Soundtrack album by miscellaneous
- Released: April 1982
- Recorded: 1981/1982
- Genre: Punk, rock, new wave, pop
- Length: 84:18
- Label: Hugrenningur Cat. No.: HUG 001
- Producer: various

= Rokk í Reykjavík (soundtrack) =

Rokk í Reykjavík is the soundtrack to the Icelandic TV documentary directed by Friðrik Þór Friðriksson during 1981-82 winter and released in 1982.

The soundtrack, which was released in April 1982 as a 2 LP released through Hugrenningur, features the performances of several Icelandic bands of the post-punk/new wave scene.

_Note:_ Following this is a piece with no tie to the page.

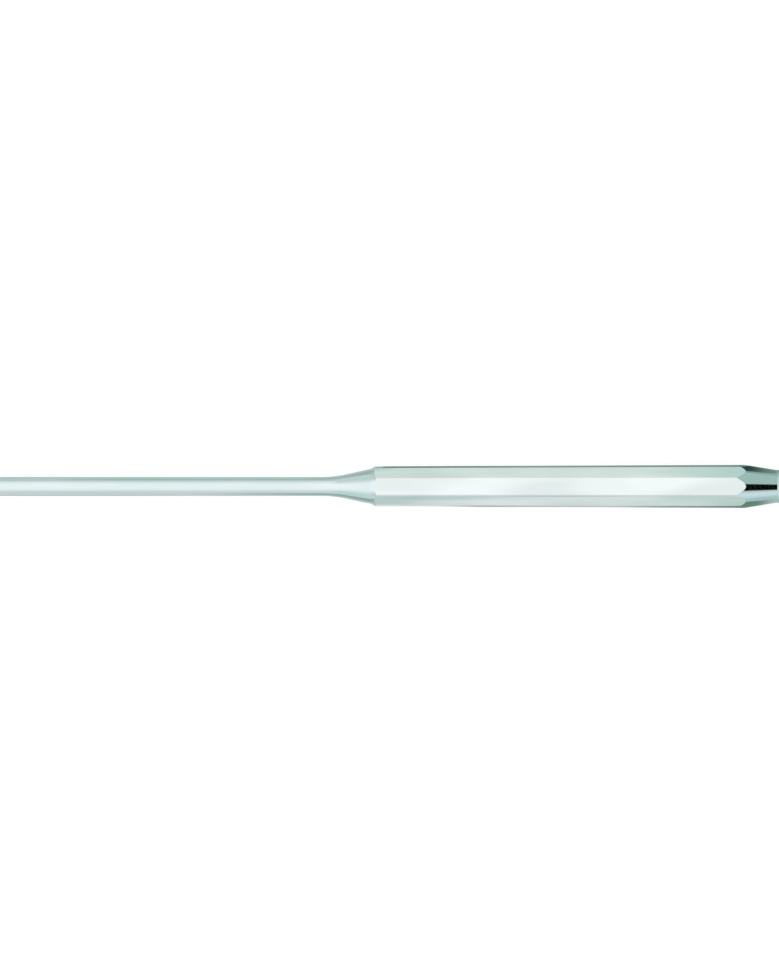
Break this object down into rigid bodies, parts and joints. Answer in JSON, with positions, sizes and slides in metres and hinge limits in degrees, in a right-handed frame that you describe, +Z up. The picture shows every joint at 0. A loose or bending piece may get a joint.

Bands such as Þeyr, Tappi Tíkarrass (a band led by singer Björk), Purrkur Pillnikk (with Einar Örn Benediktsson as the front-man), among others, were considered some of the most important bands at the moment. The image cover for this release is a picture of singer Björk performing with Tappi Tíkarrass.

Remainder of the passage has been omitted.